Universal Corporation (NYSE:UVV) engages in sourcing, processing, and supplying leaf tobacco and plant-based ingredients worldwide. We have started covering the firm back in July 2022 with an initial “buy” rating, due to its attractive dividend- and dividend growth, which we have reiterated in September 2022.
The aim of our article today is to give an updated view on the valuation of UVV, using a dividend discount model, just like before, and a set of traditional price multiple to further validate our results.
To conclude our article, we will also summarize the key takeaways from UVV’s most recent quarterly earnings report and discuss the current status of the tobacco market, including potential growth prospects and the state of the macroeconomic environment.
Valuation update
In our first article, we have estimated UVV’s fair value to be in the range of $45 to $65 per share. To get these results, we have used a required rate of return equivalent to the weighted average cost of capital (WACC) of the company, 8.5% and a dividend growth rate in the range of 1% to 3%, based on UVV’s historic dividend growth figures.
To have a fresher look on this company, we will be primarily focusing on the changes of these parameters to come up with a more accurate estimate.
Dividend discount model
The following table shows the latest estimates for the company’s WACC. The current value of 6.2% is significantly lower than what we have been using before, and for this reason we expect the estimated fair value to be shifted upwards.
When talking about the dividend growth rate, there have not been any significant changes, we believe that a growth rate of roughly 1% in perpetuity still looks realistic, achievable and reasonable. Especially, when we consider that normally a perpetual growth rate for the economy is assumed to be 2.5%.
If we use these updated input parameters, we get a fair value of $66 per share.
As UVV’s stock is currently selling for $52, it represents an upside potential of roughly 20%.
Also keep in mind that UVV has been regularly buying back its shares. Although the amount spent on buybacks is significantly less than the amount spent on dividends, it still contributes to the overall shareholder return, and it is ignored by our dividend discount model.
Price multiples
Let us now look at the valuation from a different point of view. The following table presents a set of price multiples and compares UVV’s figures with those of its industry peers.
While UVV appears to be more attractive than most, the undervaluation from this perspective is not as apparent as based on the dividend discount model.
All in all, we believe that UVV offers an attractive risk-return profile at the current valuation. But before setting any rating, we have to see how the firm has been performing in the most recent quarter, and prove that there is a justification from a fundamental point of view, for any bullish rating. Otherwise, we could very easily fall into a value trap.
Quarterly highlights
In the most recent quarter, UVV has managed to achieve revenues of $597 million, an impressive 15% increase year-over-year. Its earnings have also came in in the positive territory, reaching $0.01 per share compared to the $0.08 loss in the prior year. The improved results were driven by both of UVV’s segments, namely the Tobacco and Ingredients Operations segments. The company’s operating income was $17.2 million, 56% higher than last year.
Sales
UVV sales increase has been driven by both higher sales volume and also higher prices. In their press release they have highlighted the continued strong demand for their products, as well as the undersupply of the global leaf tobacco. These factors are also assumed to play a major role in the company’s financial performance in the coming quarters.

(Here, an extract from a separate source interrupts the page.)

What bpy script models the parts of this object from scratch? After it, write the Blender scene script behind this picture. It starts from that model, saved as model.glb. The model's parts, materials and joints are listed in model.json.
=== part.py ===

When breaking down the drivers by segment, we can summarise that in the Tobacco Operations segment the improvement was primarily due to higher carryover crop shipments and higher earnings from UVV’s oriental tobacco joint ventures. At the same time, in the Ingredients segment increased sales volumes which included higher sales of new products and numerous increases in sales of core products drove the performance improvement.
Looking forward, we believe that the demand for tobacco products is going to remain strong. Although the reputation of tobacco products in the society remains poor, we believe that with improving consumer sentiment – which we expect as a result of Fed rate cuts – the demand for tobacco products is going to be even higher. However, keep in mind that the tobacco industry is subject to continuous changes in regulations, which can significantly impact the company’s financial performance. This is a major risk factor that always needs to be remembered, when someone plans to invest in this industry.
Dividends
UVV has also declared a quarterly dividend of $0.81 per share. This is a key moment as our valuation method was based on continuous dividend payments and their increases in the future. With this dividend UVV continuous its tradition of returning value to shareholders this way, just like they have been doing so for the past half a century.
Key takeaways
UVV has managed to grow its revenues by more than 15% year-over-year. Both the Tobacco and Ingredients Operations segments have contributed to this growth.
The firm has also managed to achieve positive earnings in the most recent quarter, in contract to a year ago, when EPS was negative $0.08.
According to our updated dividend discount model, the fair value for UVV’s stock is estimated to be $66, which represents a roughly 20% upside compared to the current share price. The assumptions behind this results are a dividend growth rate of 1% in perpetuity and a required rate of return of 6.2%.
All in all, we believe that the current share price presents an attractive investment opportunity for dividend- and dividend growth investors.
For these reasons, we maintain our “buy” rating.